Langsung ke konten utama

Berwisata Ke Lamreh, kenapa tidak?

   



Oleh Nita Juniarti*
Sejarah merupakan hasil dari proses dari peradaban manusia yang unik, abadi, dan hanya terjadi sekali saja, dengan adanya sejarah kita bisa menguak tabir masa lalu, namun sejarah juga bisa melahirkan kontroversi dan perdebatan panjang. Pada dasarnya, sejarah merupakan suatu kejadian atau peristiwa yang benar terjadi dimasa yang telah lalu. Peristiwa yang telah terjadi ribuan tahun silam itu dipelajari kembali yang kemudian melahirkan interpretasi yang berbeda. Hal inilah yang kemudian melahirkan beragam perdebatan dan kontroversi. Maka dari itu Sejarah yang sudah ada harus rela direkonstruksi begitu ditemukan bukti baru. Maka tidak heran hingga detik ini telah muncul banyak versi sejarah.
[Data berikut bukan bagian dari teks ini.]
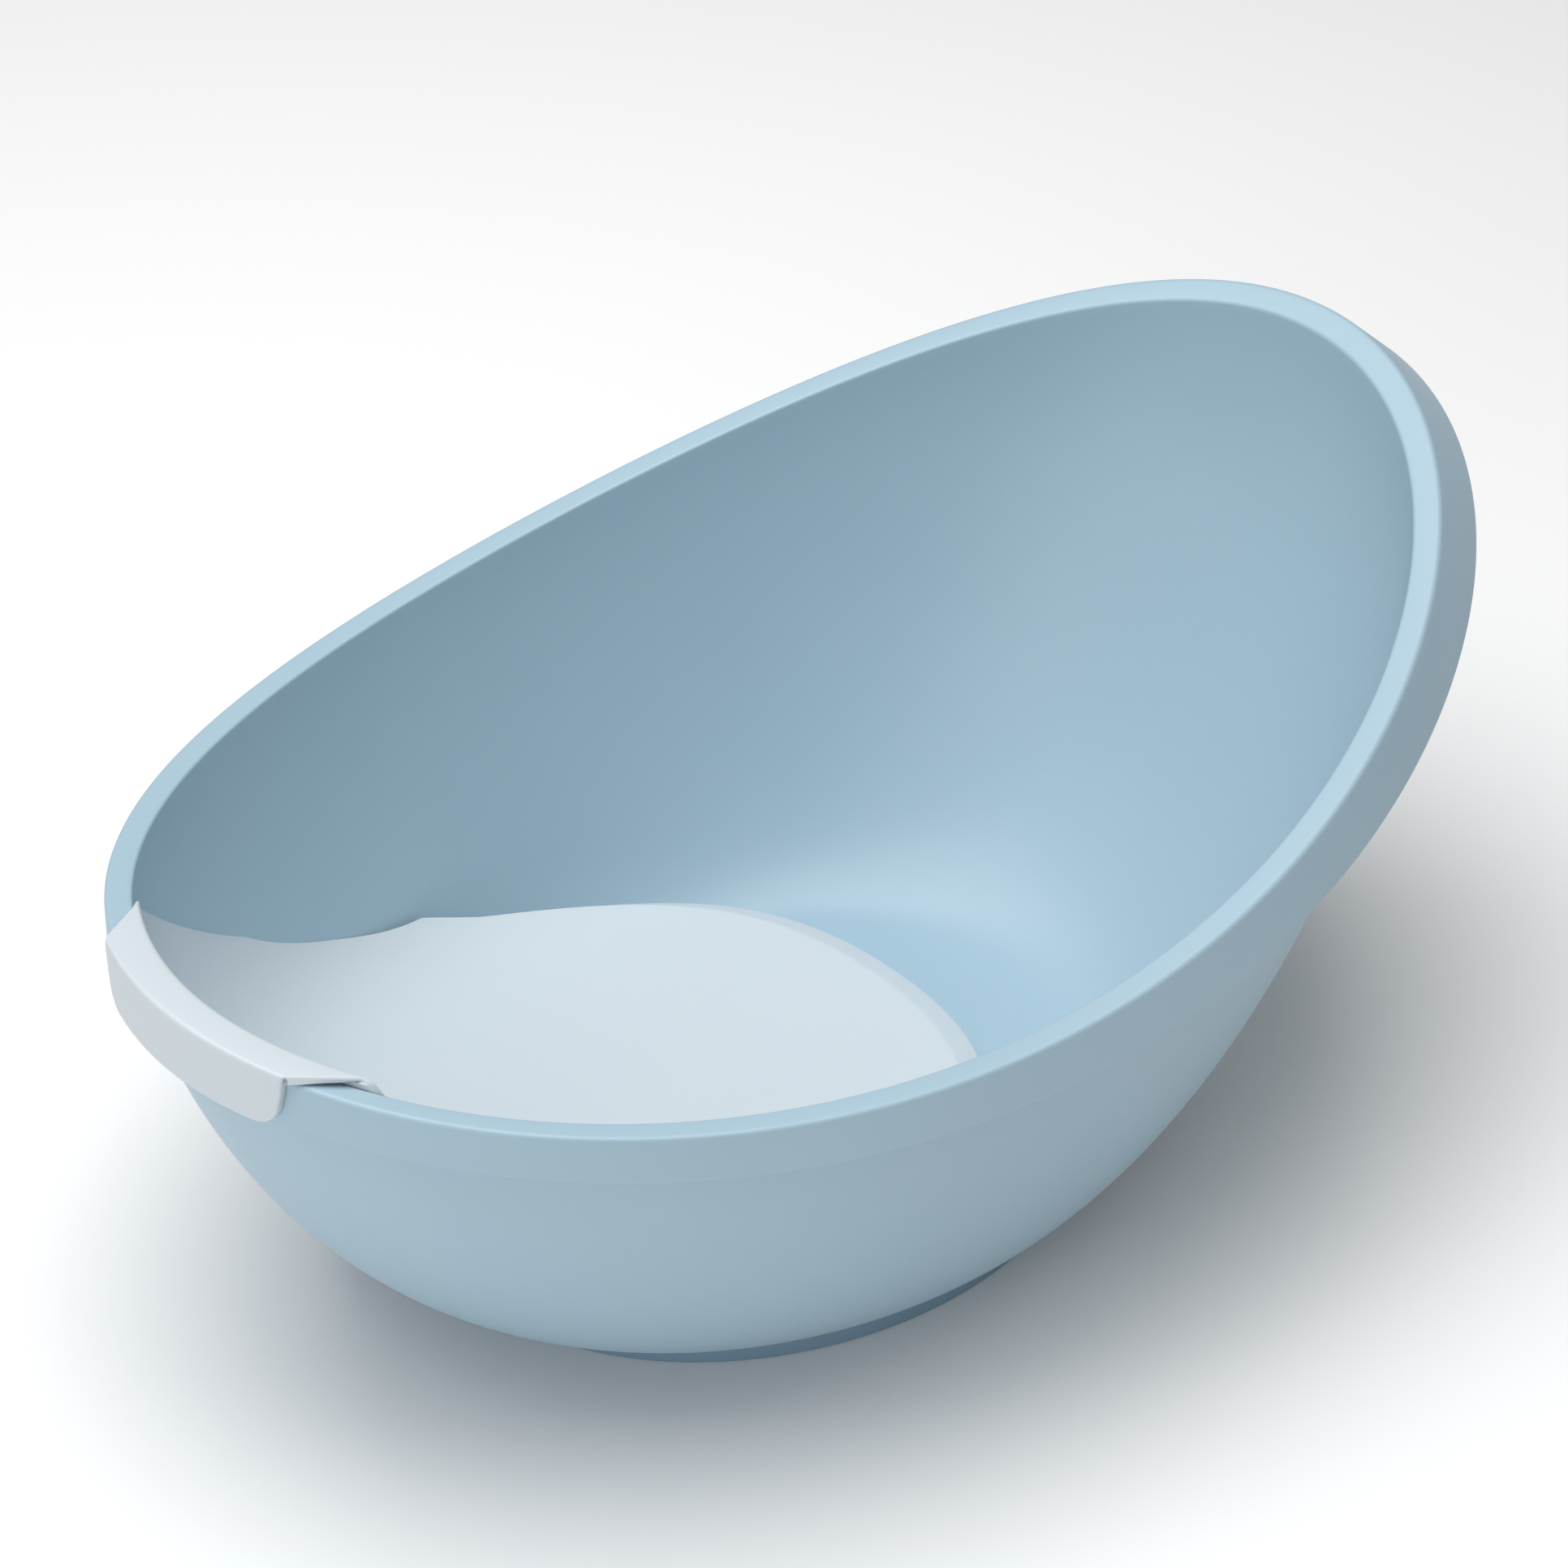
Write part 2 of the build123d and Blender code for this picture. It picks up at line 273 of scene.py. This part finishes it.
def ring_mesh():
    """The U-section ring with rounded outer edges."""
    angle = np.linspace(0, 2 * math.pi, 256, endpoint=False)
    deep = 2 * GRIP_SKIN + FOOT_RIB
    top = FOOT_HEIGHT - GRIP_GAP

    def at(inset, z):
        return np.stack(
            [(FOOT_LENGTH - inset) * np.cos(angle), (FOOT_WIDTH - inset) * np.sin(angle), angle * 0 + z], -1
        )

    corners = [at(GRIP_SKIN, top), at(0, top), at(0, 0), at(deep, 0), at(deep, top)]
    corners += [at(deep - GRIP_SKIN, top), at(deep - GRIP_SKIN, GRIP_SKIN), at(GRIP_SKIN, GRIP_SKIN)]
    rows = rounded(corners + [corners[0]], [0.7, 1.6, 1.6, 0.7, 0, 0, 0], 4)
    return grid_mesh("ring", np.stack(rows), wrap_columns=True)


# --- The seat --------------------------------------------------------------------------
def mouth_end(y):
    return RIM_X - MOUTH_LENGTH * np.sqrt(1 - (y / MOUTH_WIDTH) ** 2)


def scoop_point(u, y):
    """A point on the scooped back: u is 0 at the mouth and 1 where the seat becomes flat."""
    mouth_x = mouth_end(y)
    start_x = mouth_x + GAP + SEAT_SKIN
    start_z = rim_height(mouth_x) + GAP + HOOK
    bend = 2 * u * (1 - u) * SCOOP_WEIGHT
    whole = (1 - u) ** 2 + bend + u**2
    x = ((1 - u) ** 2 * start_x + bend * start_x + u**2 * SEAT_FLAT) / whole
    z = ((1 - u) ** 2 * start_z + bend * SEAT_HEIGHT + u**2 * SEAT_HEIGHT) / whole
    return x, z


def scoop_height(x, y):
    """Height of the seat's top under each (x, y)."""
    low = np.zeros_like(x)
    high = np.ones_like(x)
    for _ in range(HALVINGS):
        mid = (low + high) / 2
        before = scoop_point(mid, y)[0] < x
        low = np.where(before, mid, low)
        high = np.where(before, high, mid)
    return scoop_point((low + high) / 2, y)[1]


def edge_height(x):
    """The seat's side edge in side view: it falls from the mouth to the flat."""
    start_x = mouth_end(HOOK_INNER) - HOOK
    start_z = RIM_FOOT + HOOK
    end_z = SEAT_HEIGHT + EDGE_LIFT
    low = np.zeros_like(x)
    high = np.ones_like(x)
    for _ in range(HALVINGS):
        t = (low + high) / 2
        at = (1 - t) ** 2 * start_x + 2 * t * (1 - t) * EDGE_BEND[0] + t**2 * SEAT_FLAT
        low = np.where(at < x, t, low)
        high = np.where(at < x, high, t)
    z = (1 - t) ** 2 * start_z + 2 * t * (1 - t) * EDGE_BEND[1] + t**2 * end_z
    return np.where(x <= start_x, start_z, z)


def side_reach(u):
    """Half-width of the scooped back at u: up to the side edge or the bowl's wall."""
    y = np.arange(HOOK_INNER, ROOT[1] + 1.0, 0.05)
    x, z = scoop_point(u, y)
    beyond = (z > edge_height(x)) | (z < bowl_floor(x, y) + GAP)
    return y[np.argmax(beyond)] if beyond.any() else y[-1]


def flank_end():
    """Where along the outline (0 at the nose, 1 at the root) the flank meets the bowl's wall."""
    t = np.linspace(0.5, 1.0, 501)
    x, y = outline_point(t, 0.0 * t)
    beyond = bowl_floor(x, y) + GAP > scoop_height(np.minimum(x, SEAT_FLAT), y)
    return t[np.argmax(beyond)]


def last_scoop(end_x):
    """The scoop's u where its side edge has come to end_x."""
    low, high = 0.5, 1.0
    for _ in range(12):
        u = (low + high) / 2
        x = scoop_point(u, side_reach(u))[0]
        low, high = (u, high) if x < end_x else (low, u)
    return u


def outline_point(s, inset):
    """The seat's outline from one root (s = -1) round the nose to the other (s = 1), moved in.

    inset is one value for each s, and the flanks are moved in by a share of it.
    """
    t = np.abs(s)
    side = inset * SEAT_TAPER
    px = [SEAT_NOSE - inset, SEAT_NOSE - inset, FLANK[0] + 0 * inset, ROOT[0] + 0 * inset]
    py = [0 * inset, SEAT_NOSE_FULL - inset, FLANK[1] - side, ROOT[1] - side]
    weights = [(1 - t) ** 3, 3 * t * (1 - t) ** 2, 3 * t**2 * (1 - t), t**3]
    x = sum(w * p for w, p in zip(weights, px))
    y = sum(w * p for w, p in zip(weights, py))
    return x, y * np.sign(s)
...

            Lalu bagaimana dengan tempat-tempat bersejarah yang masih tersisa? Apakah harus di pertahankan atau hanya sekedar menjadi sejarah ? Hampir semua situs bersejarah di Aceh menjadi tempat kumuh, tidak terawat, dan sama sekali tidak menarik untuk di kunjungi.  Aceh yang seharusnya menjadi kebanggaan rakyat Aceh ternyata hanya di jadikan pelengkap saja tak ada pengelolaan serius untuk memperlihatkan betapa eskotisnya daerah ini ratusan tahun yang lalu. Salah satu situs yang menjadi perdebatan dari tahun 2012 hingga saat ini adalah Lamreh.
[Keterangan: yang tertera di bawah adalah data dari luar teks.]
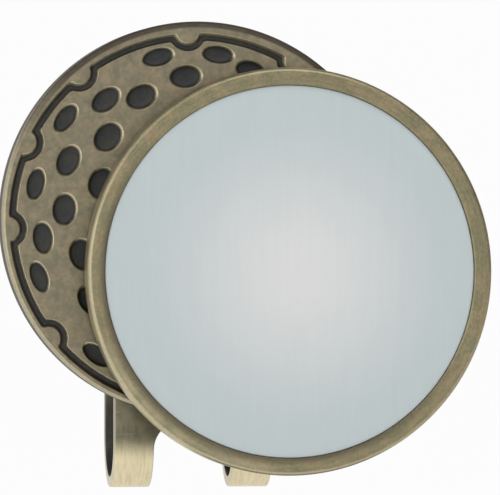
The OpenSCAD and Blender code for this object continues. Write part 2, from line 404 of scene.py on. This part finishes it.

Lamreh yang kaya akan peninggalan arkeologi
     Desa Lamreh, Kecamatan Mesjid Raya, Aceh Besar, terletak di koordinat  N5.61234 E95.53163 yang berada di wilayah krueng Raya dengan luas 300 hektar. Lamreh merupakan daerah perbukitan yang tersusun dari batuan karst. Bukit di sebelah timur teluk terlihat menjulur ke laut membentuk tanjung. Masyarakat setempat menyebutnya dengan Ujoeng Batee Kapai (ujung karang kapal). Batee kapai (karang kapal) yang dimaksud ialah sebuah bukit karang menyerupai badan kapal yang berada tepat di depan tanjung. Dongeng rakyat, bukit karang itu merupakan jelmaan kapal Amat Ramanyang yang dikutuk karena durhaka kepada ibunya-semacam dongeng Malin Kundang di Sumatera Barat. Bukit karang tersebut, akhirnya, juga dikenal dengan sebutan Pulau Amat Ramanyang.
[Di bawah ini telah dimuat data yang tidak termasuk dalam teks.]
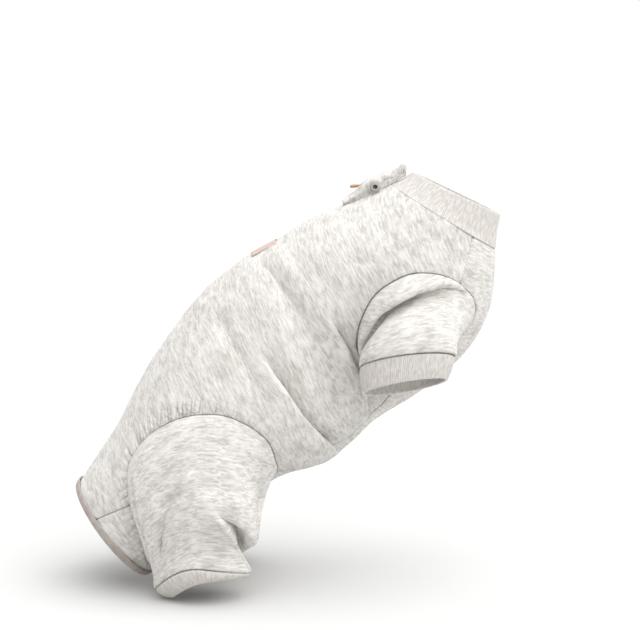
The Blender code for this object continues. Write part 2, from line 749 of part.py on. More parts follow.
def leather_tip():
    """A thin stem that widens into a small leather tip behind the tab."""
    start = np.array(TIP_START)
    end = np.array(TIP_END)
    sections = ((0.0, 0.6, 0.6), (0.36, 0.7, 0.6), (0.46, 1.9, 1.0), (0.9, 1.7, 1.3),
                (1.0, 0.8, 0.8))
    sides = 8
    points = []
    for share, half_width, half_height in sections:
        centre = start + (end - start) * share
        for k in range(sides):
            angle = math.tau * k / sides
            points.append(centre + (0, half_width * math.cos(angle), half_height * math.sin(angle)))
    faces = [tuple(range(sides))[::-1]]
    for r in range(len(sections) - 1):
        for k in range(sides):
            j = (k + 1) % sides
            faces.append((r * sides + k, r * sides + j, (r + 1) * sides + j, (r + 1) * sides + k))
    last = (len(sections) - 1) * sides
    faces.append(tuple(range(last, last + sides)))
    made = new_object("leather_tip", points, faces, LEATHER)
    shape = bmesh.new()
    shape.from_mesh(made.data)
    bmesh.ops.recalc_face_normals(shape, faces=shape.faces)
    shape.to_mesh(made.data)
    shape.free()


# ---------------------------------------------------------------- build
SUIT = "cat_bodysuit"


def build():
    """Clear the scene and make the whole suit."""
    for old in list(bpy.data.objects):
        bpy.data.objects.remove(old)
    suit = bpy.data.collections.new(SUIT)
    bpy.context.scene.collection.children.link(suit)
    front_hole = closed_outline(FRONT_ARMHOLE, FRONT_SLEEVE_POINTS)
    hind_hole = closed_outline(HIND_ARMHOLE, HIND_LEG_POINTS)
    panels(front_hole, hind_hole)
    sleeves(front_hole, hind_hole)
    collar()
    rear_binding()
    back_label()
    neck_tab()
    tab_snap()
    leather_tip()


build()
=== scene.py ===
"""A cat bodysuit in heather fleece, held in its worn, sitting form above a pale floor.

+X points to the head, +Z up, and the suit's right side is at -Y.  Tables and the maths on
them are in millimetres, and each mesh is scaled to metres as it is finished.
"""
import math
from collections import namedtuple

import bmesh
import bpy
import numpy as np
from mathutils import Matrix, Vector, noise
from mathutils.geometry import delaunay_2d_cdt


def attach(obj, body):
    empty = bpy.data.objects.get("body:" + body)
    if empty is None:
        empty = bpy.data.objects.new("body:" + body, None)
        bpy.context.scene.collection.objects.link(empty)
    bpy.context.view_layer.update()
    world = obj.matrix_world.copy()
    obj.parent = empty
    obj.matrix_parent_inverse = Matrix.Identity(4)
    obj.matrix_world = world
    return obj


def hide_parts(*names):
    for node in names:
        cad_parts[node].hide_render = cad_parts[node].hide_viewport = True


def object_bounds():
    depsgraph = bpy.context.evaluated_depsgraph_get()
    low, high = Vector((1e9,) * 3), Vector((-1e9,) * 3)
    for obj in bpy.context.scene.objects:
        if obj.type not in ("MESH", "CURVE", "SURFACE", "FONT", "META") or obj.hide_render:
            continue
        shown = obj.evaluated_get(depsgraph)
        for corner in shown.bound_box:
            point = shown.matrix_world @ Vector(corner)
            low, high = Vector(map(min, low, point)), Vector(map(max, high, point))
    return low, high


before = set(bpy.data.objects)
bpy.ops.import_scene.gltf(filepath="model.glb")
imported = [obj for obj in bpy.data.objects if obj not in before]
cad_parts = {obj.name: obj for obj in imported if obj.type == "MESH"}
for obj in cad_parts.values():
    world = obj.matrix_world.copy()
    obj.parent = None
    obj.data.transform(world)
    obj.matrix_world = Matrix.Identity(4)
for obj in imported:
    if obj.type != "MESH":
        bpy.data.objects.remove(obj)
cad_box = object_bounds()

MM = 0.001
SIDES = (("right", False), ("left", True))
CLOTH = 1.9  # thickness of the fleece
SEAM_ROLL = 1.5  # how far from a seam the cloth starts to turn in
SEAM_DIP = 1.3  # and how deep it has turned in at the seam itself
SEAM_THIN = 0.30  # share of its thickness that the thread leaves the cloth at a seam
SEAM_FULL = 1.3  # how far from a seam it has its whole thickness again
SEAM_SHADE = (0.1, 0.9)  # how far from a seam its shade starts to fade and is gone
THREAD_GAP = 0.15  # half the open slit along a seam

# Layers of soft unevenness in the cloth, as (height, size of its waves, seed).
TRUNK_RIPPLES = ((0.6, 26.0, 3.1), (0.3, 10.0, 8.7))
SLEEVE_RIPPLES = ((0.5, 20.0, 0.0), (0.25, 8.0, 5.0))
TAB_RIPPLES = ((0.9, 6.0, 4.4), (0.55, 2.8, 1.3))
RIGHT_SEED = 11.0  # added to the sleeves' seeds on each side
LEFT_SEED = 2.0
NOISE_GAIN = 1.6  # noise seldom passes 0.6, and this brings it near 1
BELLY_CALM = 30.0  # how far from the belly's middle its ripples are whole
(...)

Tidak jauh dari bibir pantai Lhok Lubhok juga terdapat makam tua, selain Benteng Kuta Lubhok juga terdapat Benteng Malahayati, dibangun pada masa pemerintahan Sultan Alaiddin Riayat Syah Almukammil (1589-1604 M). Bangunan ini merupakan benteng pertahanan sekaligus asrama penampungan janda-janda yang suaminya gugur dalam pertempuran. Selain itu juga digunakan sebagai sarana pemenuhan konsumsi laskar angkatan perang pimpinan Laksamana Malahayati.
Bukit Lamreh memiliki kekayaan arkeologi yang sangat besar. Dilihat dari kondisi bentang  alamnya kemungkinan besar dari masa prasejarah sudah menjadi tempat  hunian atau paling tidak tempat untuk mencari makanan. Namun sampai saat ini belum banyak bukti-bukti arkeologis yang ditemukan untuk mengungkap tinggalan dari prasejarah.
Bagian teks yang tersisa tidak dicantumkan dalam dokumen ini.